Yeasts of the genus Candida are nowadays the most prevalent causative agents of fungal diseases in humans [33]. Candida albicans and several “non-albicans” Candida species (NAC) contribute to the normal endogenous microflora of healthy hosts but under some circumstances, particularly in individuals whose immunity has been weakened, can cause infectious diseases (candidiases), ranging from relatively mild superficial mycoses of skin, hair, nails and mucosal membranes in the oral cavity, gastrointestinal tract and vagina, to life-threatening systemic diseases involving major body organs [37]. In general, more than 60% cases of candidiasis are diagnosed to be caused by C. albicans but in the last few decades the incidence of NAC-dependent infections, particularly deep-seated and systemic candidiases has significantly increased [23], [33], [41]. In terms of diagnosis frequency, a predominant NAC is Candida parapsilosis [41], [42] which is widely recognized as a cause of bloodstream infection among hospitalized patients, especially in neonates, but also in transplant recipients and patients receiving parenteral nutrition [26], [42]. Although C. parapsilosis exhibits a lower ability to adhere to epithelial cells than other Candida species, it adheres more efficiently to foreign materials, such as venous catheters and implants [22], a feature which explains the group risk and overall increasing incidences of C. parapsilosis-dependent candidiases.
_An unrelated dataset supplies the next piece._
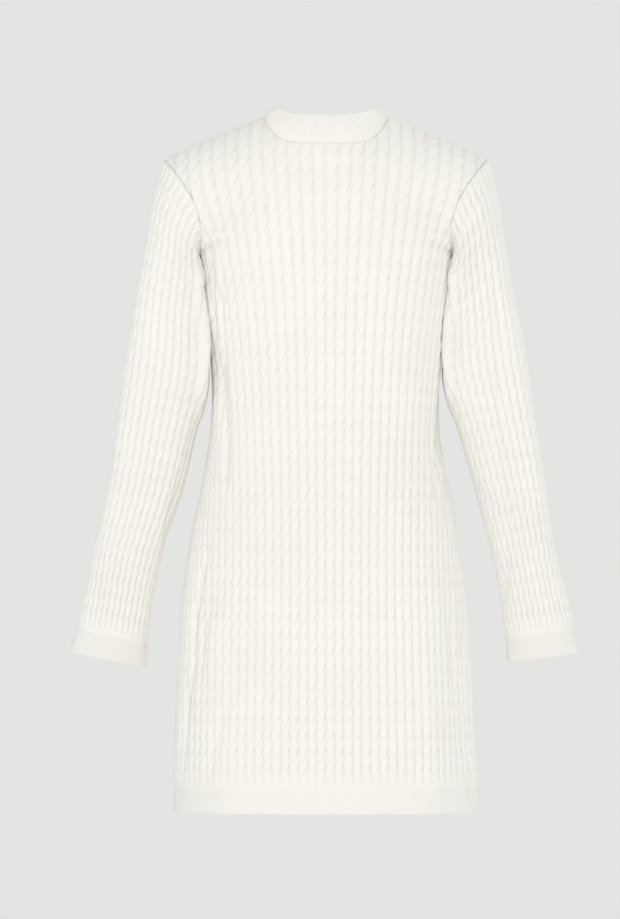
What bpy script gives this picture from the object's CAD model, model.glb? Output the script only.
"""Cable-knit sweater dress, hollow and filled out: two panels, two sleeves and a ribbed neckband."""
import math

import bpy
import numpy as np
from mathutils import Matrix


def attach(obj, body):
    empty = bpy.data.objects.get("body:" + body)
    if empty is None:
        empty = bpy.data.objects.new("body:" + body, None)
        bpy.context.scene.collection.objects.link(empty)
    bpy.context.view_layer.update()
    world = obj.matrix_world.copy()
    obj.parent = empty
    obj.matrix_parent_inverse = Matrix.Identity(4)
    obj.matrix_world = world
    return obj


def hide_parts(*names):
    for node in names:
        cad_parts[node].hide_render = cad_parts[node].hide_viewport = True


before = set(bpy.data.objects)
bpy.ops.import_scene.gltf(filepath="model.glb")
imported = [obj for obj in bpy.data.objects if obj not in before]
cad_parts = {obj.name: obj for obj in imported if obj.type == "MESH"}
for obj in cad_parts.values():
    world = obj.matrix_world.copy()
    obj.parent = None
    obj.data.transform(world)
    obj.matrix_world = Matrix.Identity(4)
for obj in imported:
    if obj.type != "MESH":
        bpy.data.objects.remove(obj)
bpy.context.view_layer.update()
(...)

The rate of mortality in C. parapsilosis fungemia (approaching 40%), the progressively increasing number of infections caused by this species and more frequent problems with treatment of C. parapsilosis-dependent infections makes C. parapsilosis the important emerging fungal pathogen to humans, with the pathogenicity profile different with many respects from that of C. albicans [42].

Similarly to other Candida species, C. parapsilosis exploits multiple virulence mechanisms, including the morphological dimorphism, the binding to host cells and proteins via fungal cell wall adhesins and the secretion of a variety of hydrolytic enzymes [41]. Of the latter, the most important are secreted aspartic proteases (SAPs) which not only digest the host tissues to provide the pathogen with nutrients and to enable the colonization of the host organism but also, to enable the immune evasion by the pathogen, cleave proteins of the major host regulatory systems such as the coagulation pathway [38], the complement system [13] and the kallikrein–kinin system [4], [18], [36].

The kallikrein–kinin system, also known as the contact system, has a variety of functions in the human organism, the major being the production of vasoactive and proinflammatory bradykinin-related peptides, called the kinins (for recent reviews see [5], [24]). Kinins are universal mediators of inflammation [12] and, hence, their increased production has been reported to occur during bacterial [14], [34] and fungal [28], [36] infections. Although the enhanced release of kinins in response to infection should primarily be considered as an important part of the antimicrobial defense of the host, some of the kinin-mediated effects can be “beneficial” to pathogens, such as the vascular permeability enhancement, which causes the inflow of plasma, thereby increasing the availability of nutrients, and is also helpful for pathogen dissemination.

The effective release of kinins from human kininogens, i.e., the proteinaceous precursors of kinins, by the mixtures of proteases secreted into the culture medium by several Candida species was reported before [36], with the highest kinin-producing activity assigned to C. albicans and C. parapsilosis. The mechanism of kinin release by the major SAP (SAP2) of C. albicans was recently characterized in detail [4]. C. parapsilosis possesses three SAP genes (SAPP1, SAPP2, SAPP3) but only proteins encoded by two of theses genes, SAPP1 and SAPP2 have been isolated and characterized in terms of structural and enzymatic properties [8], [15]. In the current work, we showed that SAPP1 and SAPP2 could cleave human kininogens, identified the released peptides, and presented their kinin-like biological activities.